• Request: Reproduce exactly, and only, the lines running from the start of the entries below to the line containing "bpy.data.objects.remove(obj, do_unlink=True)".

• Record extracts:
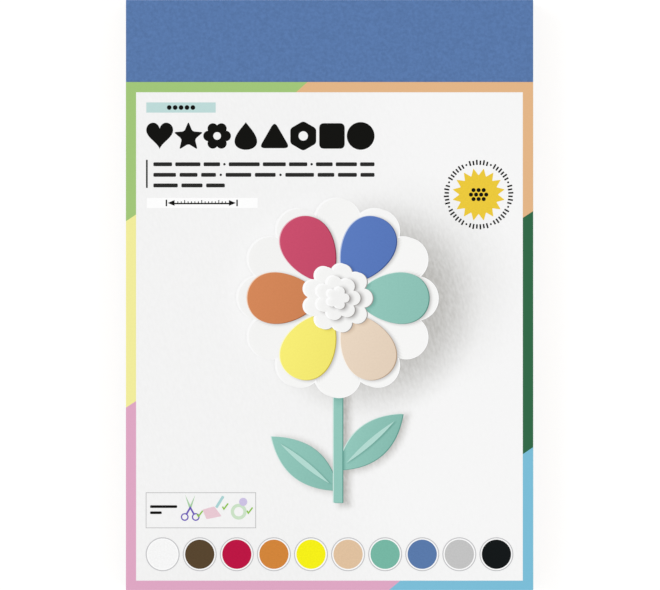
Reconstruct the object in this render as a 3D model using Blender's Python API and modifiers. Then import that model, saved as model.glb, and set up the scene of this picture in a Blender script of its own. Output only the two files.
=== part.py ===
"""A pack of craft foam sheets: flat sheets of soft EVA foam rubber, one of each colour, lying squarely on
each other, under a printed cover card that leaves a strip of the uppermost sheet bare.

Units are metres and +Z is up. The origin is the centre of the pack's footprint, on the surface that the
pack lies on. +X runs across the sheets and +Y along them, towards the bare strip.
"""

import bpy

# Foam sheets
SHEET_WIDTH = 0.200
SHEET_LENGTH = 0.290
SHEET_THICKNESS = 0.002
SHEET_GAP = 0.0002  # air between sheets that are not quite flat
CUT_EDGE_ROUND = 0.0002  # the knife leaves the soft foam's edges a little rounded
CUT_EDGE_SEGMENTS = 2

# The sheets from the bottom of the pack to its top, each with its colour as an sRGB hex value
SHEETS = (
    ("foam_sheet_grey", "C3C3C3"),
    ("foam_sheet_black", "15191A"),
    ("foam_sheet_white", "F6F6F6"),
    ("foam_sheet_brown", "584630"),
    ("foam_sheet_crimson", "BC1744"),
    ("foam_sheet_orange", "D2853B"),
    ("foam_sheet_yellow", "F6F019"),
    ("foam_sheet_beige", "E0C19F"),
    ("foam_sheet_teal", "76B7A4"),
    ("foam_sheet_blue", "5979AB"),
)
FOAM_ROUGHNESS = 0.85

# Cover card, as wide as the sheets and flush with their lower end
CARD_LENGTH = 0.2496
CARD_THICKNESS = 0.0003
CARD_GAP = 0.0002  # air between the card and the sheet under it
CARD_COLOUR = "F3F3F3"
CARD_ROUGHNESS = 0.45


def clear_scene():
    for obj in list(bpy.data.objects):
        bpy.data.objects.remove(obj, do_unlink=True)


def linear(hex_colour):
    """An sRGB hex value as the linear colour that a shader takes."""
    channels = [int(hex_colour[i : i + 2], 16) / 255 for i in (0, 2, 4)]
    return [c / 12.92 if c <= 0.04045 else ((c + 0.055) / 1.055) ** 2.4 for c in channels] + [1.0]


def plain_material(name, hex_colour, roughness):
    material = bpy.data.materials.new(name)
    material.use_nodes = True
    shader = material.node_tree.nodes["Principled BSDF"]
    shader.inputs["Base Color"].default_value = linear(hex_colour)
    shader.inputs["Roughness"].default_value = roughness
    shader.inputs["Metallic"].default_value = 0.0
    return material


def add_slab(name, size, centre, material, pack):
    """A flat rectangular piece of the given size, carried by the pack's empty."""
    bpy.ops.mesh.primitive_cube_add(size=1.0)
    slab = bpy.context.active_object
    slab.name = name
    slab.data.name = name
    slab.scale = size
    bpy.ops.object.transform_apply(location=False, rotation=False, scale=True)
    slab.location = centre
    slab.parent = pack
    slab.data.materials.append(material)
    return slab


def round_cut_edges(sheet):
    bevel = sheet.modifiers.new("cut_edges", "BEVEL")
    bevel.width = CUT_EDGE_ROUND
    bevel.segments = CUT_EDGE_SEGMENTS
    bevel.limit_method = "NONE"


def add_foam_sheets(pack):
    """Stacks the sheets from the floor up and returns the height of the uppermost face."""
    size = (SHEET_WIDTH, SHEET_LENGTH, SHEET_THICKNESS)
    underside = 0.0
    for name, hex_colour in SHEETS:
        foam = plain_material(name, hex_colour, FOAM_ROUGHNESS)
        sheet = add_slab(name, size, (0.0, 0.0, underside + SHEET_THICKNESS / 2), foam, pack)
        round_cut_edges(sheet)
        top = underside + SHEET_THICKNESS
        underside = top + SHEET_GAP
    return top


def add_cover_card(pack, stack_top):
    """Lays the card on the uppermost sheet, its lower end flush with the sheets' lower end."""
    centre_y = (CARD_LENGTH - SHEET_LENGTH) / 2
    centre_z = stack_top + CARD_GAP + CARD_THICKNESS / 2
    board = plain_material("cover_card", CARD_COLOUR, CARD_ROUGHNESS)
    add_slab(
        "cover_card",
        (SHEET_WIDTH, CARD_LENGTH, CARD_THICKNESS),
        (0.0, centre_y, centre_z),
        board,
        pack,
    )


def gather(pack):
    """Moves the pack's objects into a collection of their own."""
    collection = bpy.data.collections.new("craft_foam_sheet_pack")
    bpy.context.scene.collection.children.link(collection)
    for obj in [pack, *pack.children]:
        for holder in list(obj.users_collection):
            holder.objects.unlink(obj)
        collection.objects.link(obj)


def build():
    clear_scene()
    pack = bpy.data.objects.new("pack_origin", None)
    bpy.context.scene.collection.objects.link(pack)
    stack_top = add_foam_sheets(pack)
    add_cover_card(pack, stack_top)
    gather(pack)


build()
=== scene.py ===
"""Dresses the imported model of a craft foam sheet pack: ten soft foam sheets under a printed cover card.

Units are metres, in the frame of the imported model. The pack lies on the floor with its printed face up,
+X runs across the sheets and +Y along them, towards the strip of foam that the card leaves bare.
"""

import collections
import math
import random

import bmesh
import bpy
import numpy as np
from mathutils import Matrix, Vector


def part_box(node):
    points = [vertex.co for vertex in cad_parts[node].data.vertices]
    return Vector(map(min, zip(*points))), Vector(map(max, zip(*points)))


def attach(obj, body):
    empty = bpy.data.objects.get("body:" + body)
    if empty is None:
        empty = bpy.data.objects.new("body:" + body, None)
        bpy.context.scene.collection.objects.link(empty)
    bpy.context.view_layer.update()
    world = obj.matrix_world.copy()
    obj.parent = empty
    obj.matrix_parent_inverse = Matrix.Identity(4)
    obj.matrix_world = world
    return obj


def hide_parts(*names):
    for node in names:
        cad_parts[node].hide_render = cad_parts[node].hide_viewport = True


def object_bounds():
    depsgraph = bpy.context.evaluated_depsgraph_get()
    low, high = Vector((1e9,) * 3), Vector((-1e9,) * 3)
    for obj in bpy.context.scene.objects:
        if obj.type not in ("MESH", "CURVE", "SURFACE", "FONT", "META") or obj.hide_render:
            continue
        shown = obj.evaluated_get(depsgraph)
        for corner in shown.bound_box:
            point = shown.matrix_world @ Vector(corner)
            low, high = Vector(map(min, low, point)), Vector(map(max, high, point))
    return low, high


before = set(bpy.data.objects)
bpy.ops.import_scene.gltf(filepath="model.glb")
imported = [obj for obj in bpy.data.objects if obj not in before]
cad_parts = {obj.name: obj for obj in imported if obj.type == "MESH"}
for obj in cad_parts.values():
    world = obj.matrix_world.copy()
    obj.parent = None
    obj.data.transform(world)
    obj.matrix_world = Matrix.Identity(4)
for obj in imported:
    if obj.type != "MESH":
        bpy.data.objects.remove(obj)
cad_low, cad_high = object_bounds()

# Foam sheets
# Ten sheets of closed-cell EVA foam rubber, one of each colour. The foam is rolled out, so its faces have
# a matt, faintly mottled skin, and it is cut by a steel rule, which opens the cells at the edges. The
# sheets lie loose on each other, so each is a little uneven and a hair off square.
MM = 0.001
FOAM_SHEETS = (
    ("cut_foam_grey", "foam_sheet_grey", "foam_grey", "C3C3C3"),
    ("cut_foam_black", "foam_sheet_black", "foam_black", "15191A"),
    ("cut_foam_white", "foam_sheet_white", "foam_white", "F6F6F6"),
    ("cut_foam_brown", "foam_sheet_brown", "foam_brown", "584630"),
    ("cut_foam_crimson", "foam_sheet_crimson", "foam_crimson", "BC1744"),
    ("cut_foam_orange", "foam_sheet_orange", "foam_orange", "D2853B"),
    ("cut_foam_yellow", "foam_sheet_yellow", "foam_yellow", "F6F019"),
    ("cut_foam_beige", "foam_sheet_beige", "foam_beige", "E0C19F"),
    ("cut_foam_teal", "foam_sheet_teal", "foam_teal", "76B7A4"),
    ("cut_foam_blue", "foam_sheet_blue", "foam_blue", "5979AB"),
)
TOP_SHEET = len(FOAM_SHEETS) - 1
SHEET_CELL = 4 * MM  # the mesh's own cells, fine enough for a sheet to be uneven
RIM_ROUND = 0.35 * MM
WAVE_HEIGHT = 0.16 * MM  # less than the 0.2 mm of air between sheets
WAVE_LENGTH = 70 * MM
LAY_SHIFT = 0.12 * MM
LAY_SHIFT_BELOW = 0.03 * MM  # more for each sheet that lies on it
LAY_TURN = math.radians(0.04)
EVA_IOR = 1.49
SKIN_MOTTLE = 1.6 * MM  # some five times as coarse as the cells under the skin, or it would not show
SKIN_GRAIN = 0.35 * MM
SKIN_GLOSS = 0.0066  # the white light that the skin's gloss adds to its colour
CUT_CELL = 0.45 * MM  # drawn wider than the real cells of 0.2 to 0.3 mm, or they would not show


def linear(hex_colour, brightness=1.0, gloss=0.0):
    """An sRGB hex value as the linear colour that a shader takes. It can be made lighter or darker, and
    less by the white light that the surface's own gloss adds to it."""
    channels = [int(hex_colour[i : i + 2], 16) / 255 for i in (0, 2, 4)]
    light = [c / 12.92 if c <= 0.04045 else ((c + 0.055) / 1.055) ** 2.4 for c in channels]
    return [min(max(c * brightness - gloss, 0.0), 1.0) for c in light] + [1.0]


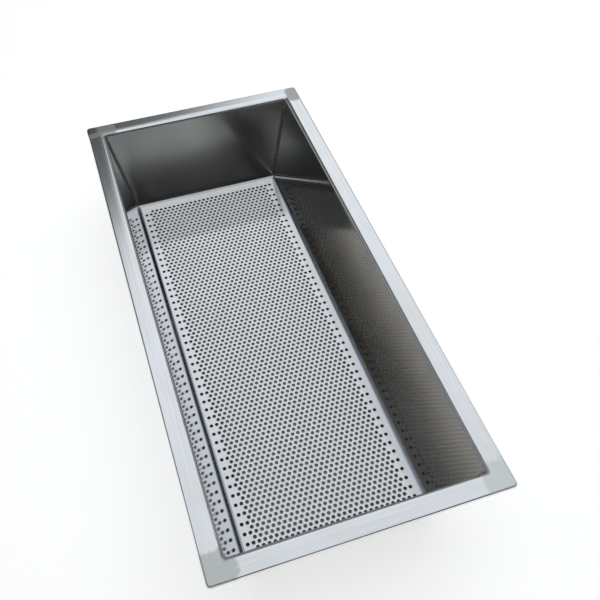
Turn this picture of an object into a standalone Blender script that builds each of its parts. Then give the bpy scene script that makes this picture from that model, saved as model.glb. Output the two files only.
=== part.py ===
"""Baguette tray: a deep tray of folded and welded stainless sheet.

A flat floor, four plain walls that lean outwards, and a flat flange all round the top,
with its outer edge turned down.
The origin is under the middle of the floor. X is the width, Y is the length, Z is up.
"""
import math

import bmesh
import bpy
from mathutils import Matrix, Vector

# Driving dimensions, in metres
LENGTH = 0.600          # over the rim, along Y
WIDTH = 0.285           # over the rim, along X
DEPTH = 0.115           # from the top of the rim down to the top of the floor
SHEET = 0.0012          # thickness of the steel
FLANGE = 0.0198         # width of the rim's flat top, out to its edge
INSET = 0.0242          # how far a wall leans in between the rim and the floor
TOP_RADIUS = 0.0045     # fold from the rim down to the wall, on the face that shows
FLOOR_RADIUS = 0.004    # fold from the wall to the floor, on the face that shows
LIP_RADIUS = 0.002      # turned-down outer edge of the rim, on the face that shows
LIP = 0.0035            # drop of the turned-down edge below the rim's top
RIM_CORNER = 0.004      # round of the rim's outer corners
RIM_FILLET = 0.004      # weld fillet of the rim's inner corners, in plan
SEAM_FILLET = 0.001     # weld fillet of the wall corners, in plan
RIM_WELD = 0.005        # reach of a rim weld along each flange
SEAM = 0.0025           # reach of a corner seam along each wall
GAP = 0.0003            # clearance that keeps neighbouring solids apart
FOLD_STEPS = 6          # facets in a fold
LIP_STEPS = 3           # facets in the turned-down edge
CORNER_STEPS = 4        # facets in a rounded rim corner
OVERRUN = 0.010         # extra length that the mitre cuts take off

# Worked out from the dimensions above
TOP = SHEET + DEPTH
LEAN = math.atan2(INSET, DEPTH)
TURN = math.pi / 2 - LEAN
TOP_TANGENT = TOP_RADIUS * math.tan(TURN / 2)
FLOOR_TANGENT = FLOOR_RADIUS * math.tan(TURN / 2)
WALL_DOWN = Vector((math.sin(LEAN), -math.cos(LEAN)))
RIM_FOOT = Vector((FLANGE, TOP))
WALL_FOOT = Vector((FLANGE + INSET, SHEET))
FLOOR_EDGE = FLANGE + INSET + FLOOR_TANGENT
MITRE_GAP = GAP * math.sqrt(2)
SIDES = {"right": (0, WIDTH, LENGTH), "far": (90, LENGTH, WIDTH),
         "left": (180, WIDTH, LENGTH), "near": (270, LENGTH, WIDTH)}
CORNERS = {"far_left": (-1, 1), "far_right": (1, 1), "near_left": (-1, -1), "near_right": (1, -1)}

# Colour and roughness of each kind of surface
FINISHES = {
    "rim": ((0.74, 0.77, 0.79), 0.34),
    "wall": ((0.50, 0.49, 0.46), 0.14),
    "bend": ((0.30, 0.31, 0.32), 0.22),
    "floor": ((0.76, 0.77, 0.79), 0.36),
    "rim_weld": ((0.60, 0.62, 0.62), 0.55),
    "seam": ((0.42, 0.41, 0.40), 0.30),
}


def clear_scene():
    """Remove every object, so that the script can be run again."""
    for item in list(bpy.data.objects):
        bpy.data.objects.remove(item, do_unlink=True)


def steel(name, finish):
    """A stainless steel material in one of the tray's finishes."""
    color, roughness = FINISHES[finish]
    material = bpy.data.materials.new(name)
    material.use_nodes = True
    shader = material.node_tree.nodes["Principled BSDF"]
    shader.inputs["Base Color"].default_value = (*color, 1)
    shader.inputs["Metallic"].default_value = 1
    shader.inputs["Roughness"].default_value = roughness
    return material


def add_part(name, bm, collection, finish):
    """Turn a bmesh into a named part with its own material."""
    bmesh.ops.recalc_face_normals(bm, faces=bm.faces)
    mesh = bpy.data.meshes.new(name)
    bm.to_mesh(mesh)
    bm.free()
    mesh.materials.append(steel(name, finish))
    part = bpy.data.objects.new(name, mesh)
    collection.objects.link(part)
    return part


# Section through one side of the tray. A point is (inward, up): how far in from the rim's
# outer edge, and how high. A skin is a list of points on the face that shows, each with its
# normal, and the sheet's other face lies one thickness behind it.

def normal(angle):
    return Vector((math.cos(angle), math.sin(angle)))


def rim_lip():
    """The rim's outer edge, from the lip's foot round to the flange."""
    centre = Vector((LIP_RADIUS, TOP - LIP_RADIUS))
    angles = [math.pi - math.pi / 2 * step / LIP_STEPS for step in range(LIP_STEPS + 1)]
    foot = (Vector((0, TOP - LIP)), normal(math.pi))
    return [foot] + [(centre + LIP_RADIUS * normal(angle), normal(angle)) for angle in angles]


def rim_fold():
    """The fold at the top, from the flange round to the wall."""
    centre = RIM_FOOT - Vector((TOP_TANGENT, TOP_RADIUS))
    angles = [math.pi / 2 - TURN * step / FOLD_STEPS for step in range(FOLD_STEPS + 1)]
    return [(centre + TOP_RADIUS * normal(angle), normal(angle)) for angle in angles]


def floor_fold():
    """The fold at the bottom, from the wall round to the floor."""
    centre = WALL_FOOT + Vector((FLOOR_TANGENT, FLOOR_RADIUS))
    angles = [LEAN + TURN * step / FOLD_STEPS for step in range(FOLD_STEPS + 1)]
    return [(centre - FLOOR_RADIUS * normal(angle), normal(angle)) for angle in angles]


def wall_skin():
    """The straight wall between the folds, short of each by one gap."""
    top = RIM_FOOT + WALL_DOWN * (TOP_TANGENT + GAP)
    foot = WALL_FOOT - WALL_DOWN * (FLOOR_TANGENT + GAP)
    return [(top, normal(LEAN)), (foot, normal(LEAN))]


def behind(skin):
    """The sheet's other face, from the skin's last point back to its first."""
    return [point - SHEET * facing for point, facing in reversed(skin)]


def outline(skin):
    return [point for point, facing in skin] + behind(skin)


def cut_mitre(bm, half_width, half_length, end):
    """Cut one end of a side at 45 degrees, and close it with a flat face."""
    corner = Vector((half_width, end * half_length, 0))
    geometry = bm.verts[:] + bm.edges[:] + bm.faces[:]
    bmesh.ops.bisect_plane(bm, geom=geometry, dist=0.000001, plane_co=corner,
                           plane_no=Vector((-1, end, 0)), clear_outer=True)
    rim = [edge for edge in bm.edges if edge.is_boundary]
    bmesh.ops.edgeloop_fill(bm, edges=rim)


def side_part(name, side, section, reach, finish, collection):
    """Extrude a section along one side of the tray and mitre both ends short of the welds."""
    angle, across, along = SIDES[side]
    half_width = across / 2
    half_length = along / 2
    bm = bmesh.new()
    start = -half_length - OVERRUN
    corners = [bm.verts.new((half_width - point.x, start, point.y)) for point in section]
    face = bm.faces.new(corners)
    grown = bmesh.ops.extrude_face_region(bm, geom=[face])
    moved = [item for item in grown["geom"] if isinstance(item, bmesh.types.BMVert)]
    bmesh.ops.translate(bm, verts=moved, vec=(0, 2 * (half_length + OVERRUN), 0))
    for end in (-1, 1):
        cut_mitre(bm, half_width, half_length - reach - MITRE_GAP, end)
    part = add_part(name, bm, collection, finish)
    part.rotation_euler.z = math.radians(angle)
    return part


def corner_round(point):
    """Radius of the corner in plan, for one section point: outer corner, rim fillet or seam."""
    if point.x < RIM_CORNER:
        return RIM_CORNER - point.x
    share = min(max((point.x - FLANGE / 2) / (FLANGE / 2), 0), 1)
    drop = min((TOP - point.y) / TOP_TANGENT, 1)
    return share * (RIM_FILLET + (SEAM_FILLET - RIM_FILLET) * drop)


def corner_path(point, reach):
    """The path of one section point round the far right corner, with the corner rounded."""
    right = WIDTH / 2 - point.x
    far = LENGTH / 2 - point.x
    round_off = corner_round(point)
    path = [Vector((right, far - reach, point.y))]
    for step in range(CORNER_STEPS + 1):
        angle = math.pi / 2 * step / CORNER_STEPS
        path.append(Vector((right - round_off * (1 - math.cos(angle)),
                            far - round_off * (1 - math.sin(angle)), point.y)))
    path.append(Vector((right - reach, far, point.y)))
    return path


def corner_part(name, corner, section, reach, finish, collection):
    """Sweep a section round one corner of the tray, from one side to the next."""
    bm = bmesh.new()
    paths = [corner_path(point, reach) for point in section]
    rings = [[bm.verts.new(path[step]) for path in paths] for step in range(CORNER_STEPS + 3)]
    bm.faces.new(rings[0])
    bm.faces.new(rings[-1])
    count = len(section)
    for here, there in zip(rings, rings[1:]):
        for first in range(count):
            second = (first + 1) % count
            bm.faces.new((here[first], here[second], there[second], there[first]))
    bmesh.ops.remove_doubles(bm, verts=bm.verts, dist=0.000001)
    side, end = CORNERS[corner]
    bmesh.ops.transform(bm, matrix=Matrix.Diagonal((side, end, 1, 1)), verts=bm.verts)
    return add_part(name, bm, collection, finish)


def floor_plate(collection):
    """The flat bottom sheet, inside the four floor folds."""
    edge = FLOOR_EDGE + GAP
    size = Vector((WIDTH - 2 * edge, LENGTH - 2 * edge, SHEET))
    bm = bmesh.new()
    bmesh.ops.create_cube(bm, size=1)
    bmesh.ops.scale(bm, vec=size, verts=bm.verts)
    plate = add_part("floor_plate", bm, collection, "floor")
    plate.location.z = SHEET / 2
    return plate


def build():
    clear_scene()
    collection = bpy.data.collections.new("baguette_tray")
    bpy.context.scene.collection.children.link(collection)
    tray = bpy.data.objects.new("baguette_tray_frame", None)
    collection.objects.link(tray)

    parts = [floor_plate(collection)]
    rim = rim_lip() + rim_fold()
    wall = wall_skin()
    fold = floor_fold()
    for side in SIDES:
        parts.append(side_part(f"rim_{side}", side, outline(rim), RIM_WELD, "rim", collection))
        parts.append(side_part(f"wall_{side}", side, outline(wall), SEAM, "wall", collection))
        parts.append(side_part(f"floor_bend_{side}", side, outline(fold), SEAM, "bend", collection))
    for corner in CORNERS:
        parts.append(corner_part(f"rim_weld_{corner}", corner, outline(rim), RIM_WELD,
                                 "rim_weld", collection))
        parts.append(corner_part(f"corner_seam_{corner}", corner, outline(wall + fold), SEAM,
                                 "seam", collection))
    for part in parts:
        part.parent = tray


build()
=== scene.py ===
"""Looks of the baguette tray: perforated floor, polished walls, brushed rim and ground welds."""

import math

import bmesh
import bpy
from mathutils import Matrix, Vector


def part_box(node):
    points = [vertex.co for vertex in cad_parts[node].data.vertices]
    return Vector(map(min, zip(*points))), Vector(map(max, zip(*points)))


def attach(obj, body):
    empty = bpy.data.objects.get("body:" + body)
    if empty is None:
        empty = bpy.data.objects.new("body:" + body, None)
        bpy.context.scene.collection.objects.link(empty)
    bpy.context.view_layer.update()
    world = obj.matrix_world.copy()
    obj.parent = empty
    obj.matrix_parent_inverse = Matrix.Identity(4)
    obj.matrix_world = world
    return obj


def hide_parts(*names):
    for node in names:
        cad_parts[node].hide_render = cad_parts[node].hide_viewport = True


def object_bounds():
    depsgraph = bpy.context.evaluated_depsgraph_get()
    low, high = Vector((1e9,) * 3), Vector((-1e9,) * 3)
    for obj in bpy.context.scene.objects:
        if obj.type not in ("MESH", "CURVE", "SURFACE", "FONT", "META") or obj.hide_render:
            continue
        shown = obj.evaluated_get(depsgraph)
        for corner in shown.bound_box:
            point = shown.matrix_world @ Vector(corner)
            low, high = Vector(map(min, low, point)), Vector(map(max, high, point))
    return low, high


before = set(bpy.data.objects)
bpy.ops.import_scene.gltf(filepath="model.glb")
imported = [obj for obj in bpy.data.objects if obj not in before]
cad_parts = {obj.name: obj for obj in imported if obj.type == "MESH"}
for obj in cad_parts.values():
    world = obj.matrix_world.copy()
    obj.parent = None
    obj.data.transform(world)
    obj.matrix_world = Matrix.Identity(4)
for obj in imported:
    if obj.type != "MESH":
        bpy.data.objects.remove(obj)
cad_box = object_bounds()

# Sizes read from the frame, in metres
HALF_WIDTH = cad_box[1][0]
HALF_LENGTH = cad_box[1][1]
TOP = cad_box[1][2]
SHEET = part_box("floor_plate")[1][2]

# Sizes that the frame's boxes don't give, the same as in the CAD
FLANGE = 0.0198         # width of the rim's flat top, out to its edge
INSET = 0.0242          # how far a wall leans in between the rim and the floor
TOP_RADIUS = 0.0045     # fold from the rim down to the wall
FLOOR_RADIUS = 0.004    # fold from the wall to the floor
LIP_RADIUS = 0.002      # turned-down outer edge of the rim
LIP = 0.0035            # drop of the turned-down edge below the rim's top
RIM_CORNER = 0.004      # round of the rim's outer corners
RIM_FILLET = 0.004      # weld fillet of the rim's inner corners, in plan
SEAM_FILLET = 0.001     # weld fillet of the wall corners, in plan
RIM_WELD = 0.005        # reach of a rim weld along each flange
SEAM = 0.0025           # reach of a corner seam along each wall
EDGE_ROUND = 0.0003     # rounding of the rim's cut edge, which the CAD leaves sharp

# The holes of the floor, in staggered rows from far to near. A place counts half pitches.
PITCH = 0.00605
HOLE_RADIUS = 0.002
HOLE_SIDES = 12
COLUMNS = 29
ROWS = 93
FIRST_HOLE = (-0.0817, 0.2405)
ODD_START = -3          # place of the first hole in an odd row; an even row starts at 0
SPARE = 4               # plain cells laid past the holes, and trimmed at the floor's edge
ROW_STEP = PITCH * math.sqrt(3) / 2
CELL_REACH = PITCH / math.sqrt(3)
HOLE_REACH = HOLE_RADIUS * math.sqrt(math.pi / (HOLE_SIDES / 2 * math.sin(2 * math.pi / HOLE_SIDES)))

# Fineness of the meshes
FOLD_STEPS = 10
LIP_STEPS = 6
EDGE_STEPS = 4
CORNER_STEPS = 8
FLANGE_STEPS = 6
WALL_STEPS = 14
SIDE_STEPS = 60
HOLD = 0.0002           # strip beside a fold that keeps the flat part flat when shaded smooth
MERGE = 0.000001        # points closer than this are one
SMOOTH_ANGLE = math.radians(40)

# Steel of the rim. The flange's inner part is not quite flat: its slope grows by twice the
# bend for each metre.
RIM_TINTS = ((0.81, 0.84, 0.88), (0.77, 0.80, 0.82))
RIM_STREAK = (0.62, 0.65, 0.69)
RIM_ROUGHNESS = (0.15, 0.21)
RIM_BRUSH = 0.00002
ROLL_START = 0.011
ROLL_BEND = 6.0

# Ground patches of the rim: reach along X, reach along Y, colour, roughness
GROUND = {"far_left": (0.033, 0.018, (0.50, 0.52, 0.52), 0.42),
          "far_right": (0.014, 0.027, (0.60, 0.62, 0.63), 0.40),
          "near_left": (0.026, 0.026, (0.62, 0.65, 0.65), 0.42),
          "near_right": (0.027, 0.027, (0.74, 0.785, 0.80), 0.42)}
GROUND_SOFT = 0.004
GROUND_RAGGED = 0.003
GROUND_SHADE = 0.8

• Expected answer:
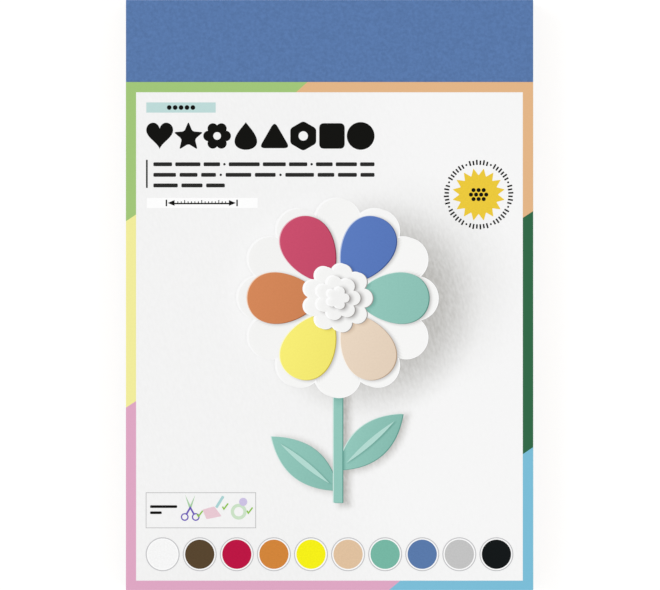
Reconstruct the object in this render as a 3D model using Blender's Python API and modifiers. Then import that model, saved as model.glb, and set up the scene of this picture in a Blender script of its own. Output only the two files.
=== part.py ===
"""A pack of craft foam sheets: flat sheets of soft EVA foam rubber, one of each colour, lying squarely on
each other, under a printed cover card that leaves a strip of the uppermost sheet bare.

Units are metres and +Z is up. The origin is the centre of the pack's footprint, on the surface that the
pack lies on. +X runs across the sheets and +Y along them, towards the bare strip.
"""

import bpy

# Foam sheets
SHEET_WIDTH = 0.200
SHEET_LENGTH = 0.290
SHEET_THICKNESS = 0.002
SHEET_GAP = 0.0002  # air between sheets that are not quite flat
CUT_EDGE_ROUND = 0.0002  # the knife leaves the soft foam's edges a little rounded
CUT_EDGE_SEGMENTS = 2

# The sheets from the bottom of the pack to its top, each with its colour as an sRGB hex value
SHEETS = (
    ("foam_sheet_grey", "C3C3C3"),
    ("foam_sheet_black", "15191A"),
    ("foam_sheet_white", "F6F6F6"),
    ("foam_sheet_brown", "584630"),
    ("foam_sheet_crimson", "BC1744"),
    ("foam_sheet_orange", "D2853B"),
    ("foam_sheet_yellow", "F6F019"),
    ("foam_sheet_beige", "E0C19F"),
    ("foam_sheet_teal", "76B7A4"),
    ("foam_sheet_blue", "5979AB"),
)
FOAM_ROUGHNESS = 0.85

# Cover card, as wide as the sheets and flush with their lower end
CARD_LENGTH = 0.2496
CARD_THICKNESS = 0.0003
CARD_GAP = 0.0002  # air between the card and the sheet under it
CARD_COLOUR = "F3F3F3"
CARD_ROUGHNESS = 0.45


def clear_scene():
    for obj in list(bpy.data.objects):
        bpy.data.objects.remove(obj, do_unlink=True)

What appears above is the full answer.